The craziest detail in his story, which did not seem at all crazy to him, of course, was this one: "Donald was there." Donald was a golden retriever male who was roaming the neighborhood there in Ilium at that very moment, probably, maybe right outside the Hepburns' house, and was only four years old.
"It was all very hard," Roy would say, "but the hardest part was tying Donald to one of those stakes. I kept putting it off until I couldn't put it off any longer. Tying Donald to a stake was the. last thing I had to do. He let me do it, and after I did it he licked my hand and wagged that tail of his. And I said to him, and I'm not ashamed to say I cried: "So long, old pal. You're going to a different world now. It's sure to be a better one, since no other world could be as bad as this one is."

o

While Roy began putting on such performances, Mary was still teaching every weekday, still assuring the few students she had left that they should thank God for their great big brains. "Would you rather have the neck of a giraffe or the camouflage of a chameleon or the hide of a rhinoceros or the antlers of an Irish elk?" she would ask, and so on.
She was still spouting the same old malarkey.

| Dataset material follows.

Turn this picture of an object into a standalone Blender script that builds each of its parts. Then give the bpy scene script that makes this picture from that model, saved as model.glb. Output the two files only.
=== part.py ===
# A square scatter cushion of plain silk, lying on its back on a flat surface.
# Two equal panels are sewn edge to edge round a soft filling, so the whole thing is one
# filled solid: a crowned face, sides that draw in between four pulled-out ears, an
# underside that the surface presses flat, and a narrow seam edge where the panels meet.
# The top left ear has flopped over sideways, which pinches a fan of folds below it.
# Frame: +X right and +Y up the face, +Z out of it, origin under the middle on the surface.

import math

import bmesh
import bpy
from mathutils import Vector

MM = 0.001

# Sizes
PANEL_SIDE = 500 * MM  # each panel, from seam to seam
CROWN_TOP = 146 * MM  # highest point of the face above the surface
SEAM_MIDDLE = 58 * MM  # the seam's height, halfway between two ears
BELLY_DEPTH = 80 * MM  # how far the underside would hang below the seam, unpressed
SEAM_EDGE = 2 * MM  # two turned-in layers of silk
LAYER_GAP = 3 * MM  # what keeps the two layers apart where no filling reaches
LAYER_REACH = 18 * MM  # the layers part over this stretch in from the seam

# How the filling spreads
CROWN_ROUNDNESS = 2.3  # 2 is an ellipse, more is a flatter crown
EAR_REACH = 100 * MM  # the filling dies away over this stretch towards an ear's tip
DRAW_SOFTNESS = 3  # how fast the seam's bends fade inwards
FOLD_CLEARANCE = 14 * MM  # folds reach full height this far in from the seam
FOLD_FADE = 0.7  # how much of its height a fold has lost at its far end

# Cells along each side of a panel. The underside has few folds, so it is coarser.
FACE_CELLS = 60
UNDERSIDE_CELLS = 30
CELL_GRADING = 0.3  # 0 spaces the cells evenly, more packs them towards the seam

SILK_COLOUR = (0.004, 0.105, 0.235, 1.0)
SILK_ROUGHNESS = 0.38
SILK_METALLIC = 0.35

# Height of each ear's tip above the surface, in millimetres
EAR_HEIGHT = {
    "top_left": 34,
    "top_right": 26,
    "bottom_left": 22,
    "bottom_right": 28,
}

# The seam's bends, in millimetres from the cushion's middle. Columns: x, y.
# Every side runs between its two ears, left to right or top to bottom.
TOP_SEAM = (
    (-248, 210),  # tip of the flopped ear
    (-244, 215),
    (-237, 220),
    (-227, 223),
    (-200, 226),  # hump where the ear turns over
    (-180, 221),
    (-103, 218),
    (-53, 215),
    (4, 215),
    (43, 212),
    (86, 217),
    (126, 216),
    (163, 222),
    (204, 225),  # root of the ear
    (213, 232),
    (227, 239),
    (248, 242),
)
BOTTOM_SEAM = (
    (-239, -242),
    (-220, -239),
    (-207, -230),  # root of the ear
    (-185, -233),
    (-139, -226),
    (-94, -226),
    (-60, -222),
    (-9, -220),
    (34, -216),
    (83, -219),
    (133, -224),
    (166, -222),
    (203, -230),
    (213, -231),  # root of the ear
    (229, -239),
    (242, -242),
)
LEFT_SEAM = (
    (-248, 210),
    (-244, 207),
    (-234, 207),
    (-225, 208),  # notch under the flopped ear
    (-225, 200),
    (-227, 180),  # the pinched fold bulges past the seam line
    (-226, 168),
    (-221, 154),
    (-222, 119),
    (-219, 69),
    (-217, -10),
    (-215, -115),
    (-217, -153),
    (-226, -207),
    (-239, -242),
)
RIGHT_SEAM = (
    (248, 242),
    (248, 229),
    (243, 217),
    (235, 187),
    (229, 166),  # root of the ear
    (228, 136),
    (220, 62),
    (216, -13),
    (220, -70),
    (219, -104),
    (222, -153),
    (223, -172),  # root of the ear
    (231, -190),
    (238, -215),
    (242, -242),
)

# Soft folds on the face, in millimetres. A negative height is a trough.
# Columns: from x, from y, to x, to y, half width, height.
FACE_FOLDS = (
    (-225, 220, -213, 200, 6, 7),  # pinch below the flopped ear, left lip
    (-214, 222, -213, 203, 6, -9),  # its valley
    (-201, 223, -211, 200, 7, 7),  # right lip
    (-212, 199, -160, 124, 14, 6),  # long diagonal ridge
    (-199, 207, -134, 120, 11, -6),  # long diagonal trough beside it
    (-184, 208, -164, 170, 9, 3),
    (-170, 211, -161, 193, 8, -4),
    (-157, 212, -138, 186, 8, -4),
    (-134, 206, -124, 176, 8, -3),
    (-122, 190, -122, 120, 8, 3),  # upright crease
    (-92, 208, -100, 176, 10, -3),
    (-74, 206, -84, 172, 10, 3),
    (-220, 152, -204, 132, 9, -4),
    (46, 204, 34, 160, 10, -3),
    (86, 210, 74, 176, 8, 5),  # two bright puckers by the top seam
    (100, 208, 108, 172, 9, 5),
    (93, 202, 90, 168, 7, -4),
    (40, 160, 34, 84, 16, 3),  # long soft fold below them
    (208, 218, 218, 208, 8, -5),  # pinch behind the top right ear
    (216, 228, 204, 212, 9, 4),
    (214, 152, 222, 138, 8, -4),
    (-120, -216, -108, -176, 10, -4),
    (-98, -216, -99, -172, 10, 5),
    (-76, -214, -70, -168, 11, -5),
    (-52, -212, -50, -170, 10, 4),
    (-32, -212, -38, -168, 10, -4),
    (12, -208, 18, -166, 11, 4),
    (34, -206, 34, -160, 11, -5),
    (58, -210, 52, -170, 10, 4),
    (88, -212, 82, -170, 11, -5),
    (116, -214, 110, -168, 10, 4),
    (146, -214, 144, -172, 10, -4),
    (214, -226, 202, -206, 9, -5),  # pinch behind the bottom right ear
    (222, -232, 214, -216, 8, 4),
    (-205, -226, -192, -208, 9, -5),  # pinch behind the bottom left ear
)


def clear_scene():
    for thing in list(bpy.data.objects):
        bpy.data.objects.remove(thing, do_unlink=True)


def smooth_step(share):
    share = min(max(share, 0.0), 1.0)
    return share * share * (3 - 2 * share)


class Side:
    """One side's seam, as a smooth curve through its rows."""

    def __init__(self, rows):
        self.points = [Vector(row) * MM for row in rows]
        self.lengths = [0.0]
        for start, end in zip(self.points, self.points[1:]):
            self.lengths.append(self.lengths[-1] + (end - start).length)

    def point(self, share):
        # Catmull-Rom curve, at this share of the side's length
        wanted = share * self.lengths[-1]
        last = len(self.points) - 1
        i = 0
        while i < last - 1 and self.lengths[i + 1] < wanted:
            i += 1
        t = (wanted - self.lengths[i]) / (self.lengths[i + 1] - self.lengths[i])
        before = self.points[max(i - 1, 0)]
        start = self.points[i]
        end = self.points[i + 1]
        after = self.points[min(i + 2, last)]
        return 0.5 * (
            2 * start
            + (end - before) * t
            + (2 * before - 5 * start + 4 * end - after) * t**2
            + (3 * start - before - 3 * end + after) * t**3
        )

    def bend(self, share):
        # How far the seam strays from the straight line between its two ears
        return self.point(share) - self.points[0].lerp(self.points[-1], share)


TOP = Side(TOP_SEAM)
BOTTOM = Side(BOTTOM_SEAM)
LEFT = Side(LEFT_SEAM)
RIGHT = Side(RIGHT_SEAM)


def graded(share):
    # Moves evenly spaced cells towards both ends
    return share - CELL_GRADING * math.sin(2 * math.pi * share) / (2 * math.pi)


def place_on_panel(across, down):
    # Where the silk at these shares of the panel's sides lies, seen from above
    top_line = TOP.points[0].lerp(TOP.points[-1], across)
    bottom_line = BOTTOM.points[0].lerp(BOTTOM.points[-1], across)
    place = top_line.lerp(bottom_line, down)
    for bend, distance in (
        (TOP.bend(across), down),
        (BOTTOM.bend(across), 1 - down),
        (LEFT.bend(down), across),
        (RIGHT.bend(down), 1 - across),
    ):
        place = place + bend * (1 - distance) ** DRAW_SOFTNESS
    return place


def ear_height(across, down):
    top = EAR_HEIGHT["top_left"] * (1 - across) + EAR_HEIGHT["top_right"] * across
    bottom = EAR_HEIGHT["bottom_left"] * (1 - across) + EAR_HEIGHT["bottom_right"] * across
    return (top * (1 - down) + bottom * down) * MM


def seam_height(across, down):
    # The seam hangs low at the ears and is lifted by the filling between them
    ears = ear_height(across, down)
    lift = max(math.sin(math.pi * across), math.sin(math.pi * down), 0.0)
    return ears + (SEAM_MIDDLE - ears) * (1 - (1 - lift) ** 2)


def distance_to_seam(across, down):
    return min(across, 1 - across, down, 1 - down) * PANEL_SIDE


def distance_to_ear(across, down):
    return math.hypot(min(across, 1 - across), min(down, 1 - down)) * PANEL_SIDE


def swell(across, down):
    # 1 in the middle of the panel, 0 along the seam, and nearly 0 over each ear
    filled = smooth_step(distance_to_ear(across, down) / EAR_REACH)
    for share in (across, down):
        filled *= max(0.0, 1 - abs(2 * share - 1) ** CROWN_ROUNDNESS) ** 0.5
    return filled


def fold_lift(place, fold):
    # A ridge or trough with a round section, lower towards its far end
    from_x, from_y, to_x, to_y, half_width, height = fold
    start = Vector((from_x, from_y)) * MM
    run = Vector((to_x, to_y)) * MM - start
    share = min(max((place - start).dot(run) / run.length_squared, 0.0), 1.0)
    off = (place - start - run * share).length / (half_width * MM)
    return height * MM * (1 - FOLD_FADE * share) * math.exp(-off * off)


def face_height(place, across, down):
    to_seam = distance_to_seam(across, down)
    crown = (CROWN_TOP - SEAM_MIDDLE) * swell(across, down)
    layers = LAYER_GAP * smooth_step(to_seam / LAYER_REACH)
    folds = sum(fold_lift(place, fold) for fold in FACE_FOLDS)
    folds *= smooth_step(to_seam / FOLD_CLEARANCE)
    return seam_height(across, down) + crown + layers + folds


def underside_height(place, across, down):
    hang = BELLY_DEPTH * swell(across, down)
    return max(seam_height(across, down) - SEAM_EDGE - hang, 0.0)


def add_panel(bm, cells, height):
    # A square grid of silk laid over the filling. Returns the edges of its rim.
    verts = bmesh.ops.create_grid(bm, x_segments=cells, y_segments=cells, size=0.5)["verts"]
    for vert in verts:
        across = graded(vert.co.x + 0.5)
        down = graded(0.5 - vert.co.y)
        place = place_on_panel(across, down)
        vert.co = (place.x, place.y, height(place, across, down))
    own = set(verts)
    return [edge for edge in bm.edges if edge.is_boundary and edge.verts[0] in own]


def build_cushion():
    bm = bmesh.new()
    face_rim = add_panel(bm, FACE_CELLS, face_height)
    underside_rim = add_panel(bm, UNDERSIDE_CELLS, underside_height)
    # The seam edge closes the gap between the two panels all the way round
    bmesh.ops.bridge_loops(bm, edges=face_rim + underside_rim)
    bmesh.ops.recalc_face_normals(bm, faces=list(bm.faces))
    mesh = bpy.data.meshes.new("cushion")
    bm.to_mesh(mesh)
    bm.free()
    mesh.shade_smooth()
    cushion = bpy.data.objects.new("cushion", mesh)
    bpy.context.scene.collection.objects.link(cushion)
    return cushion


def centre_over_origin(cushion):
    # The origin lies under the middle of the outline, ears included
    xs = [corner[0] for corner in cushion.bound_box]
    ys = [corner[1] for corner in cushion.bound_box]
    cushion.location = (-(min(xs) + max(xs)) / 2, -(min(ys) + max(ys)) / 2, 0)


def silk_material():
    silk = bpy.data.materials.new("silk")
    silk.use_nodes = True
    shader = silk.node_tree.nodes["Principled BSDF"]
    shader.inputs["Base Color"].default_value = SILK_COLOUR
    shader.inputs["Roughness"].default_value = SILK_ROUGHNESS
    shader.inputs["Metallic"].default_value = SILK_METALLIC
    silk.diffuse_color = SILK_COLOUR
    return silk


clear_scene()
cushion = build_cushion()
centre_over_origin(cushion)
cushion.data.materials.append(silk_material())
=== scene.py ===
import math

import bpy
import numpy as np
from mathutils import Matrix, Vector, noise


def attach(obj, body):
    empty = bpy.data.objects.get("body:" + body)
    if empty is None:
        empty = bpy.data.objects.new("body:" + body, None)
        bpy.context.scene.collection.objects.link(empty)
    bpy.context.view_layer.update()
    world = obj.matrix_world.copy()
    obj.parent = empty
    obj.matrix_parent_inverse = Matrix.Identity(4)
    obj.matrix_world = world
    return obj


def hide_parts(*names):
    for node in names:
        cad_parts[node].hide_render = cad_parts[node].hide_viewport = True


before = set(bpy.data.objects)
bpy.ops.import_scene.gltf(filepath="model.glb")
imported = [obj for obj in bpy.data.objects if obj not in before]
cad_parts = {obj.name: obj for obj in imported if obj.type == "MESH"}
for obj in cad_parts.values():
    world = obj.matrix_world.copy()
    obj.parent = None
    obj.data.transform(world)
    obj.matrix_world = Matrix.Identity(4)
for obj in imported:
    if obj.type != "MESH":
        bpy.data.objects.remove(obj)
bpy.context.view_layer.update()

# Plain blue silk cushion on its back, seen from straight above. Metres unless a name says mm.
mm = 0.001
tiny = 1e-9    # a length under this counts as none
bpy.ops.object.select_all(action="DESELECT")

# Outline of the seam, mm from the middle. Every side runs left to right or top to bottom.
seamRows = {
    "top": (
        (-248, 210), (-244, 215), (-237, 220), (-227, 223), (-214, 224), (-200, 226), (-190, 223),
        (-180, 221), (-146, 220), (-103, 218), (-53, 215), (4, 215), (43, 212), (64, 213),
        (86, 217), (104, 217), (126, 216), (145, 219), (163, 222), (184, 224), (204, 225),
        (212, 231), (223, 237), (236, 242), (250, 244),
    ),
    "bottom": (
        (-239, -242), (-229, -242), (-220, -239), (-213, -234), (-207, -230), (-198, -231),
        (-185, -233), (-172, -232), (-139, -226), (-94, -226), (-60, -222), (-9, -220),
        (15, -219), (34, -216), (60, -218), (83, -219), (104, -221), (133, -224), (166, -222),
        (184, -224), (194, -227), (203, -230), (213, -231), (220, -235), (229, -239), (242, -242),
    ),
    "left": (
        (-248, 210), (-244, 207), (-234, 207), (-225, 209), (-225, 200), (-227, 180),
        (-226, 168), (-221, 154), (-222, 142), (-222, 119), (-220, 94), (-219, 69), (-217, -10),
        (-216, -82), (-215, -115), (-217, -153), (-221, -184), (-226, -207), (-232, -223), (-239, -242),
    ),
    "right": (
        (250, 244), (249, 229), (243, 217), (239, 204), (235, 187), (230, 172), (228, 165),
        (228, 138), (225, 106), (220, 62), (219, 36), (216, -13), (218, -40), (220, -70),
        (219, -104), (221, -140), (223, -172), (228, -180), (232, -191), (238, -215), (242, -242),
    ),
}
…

Yes, and then she would go home to Roy, and his demonstrations of how misleading a brain could be. He was never hospitalized, except briefly for tests. And he was docile. He wasn't to drive a car anymore, but he understood that, and did not seem to resent it when Mary hid the keys to his Jeep station wagon. He even said that maybe they should sell it, since it didn't look like they were going to do much camping anymore. So Mary didn't have to hire a nurse to watch over Roy while she worked. Retired people in the neighborhood were glad to pick up a few dollars, keeping him company and making sure he didn't hurt himself in some way.
He was certainly no trouble to them. He watched a lot of television and enjoyed playing for hours, never leaving the yard, with Donald, the golden retriever who had died, supposedly, on Bikini Atoll.
As Mary delivered what was to be her last lecture about the Galбpagos Islands, though, she would be stopped in mid-sentence for five seconds by a doubt which, if expressed in words, might have come out something like this: "Maybe I'm just a crazy lady who has wandered off the street and into this classroom and started explaining the mysteries of life to these young people. And they believe me, although I am utterly mistaken about simply everything."
She had to wonder, too, about all the supposedly great teachers of the past, who, although their brains were healthy, had turned out to be as wrong as Roy about what was really going on.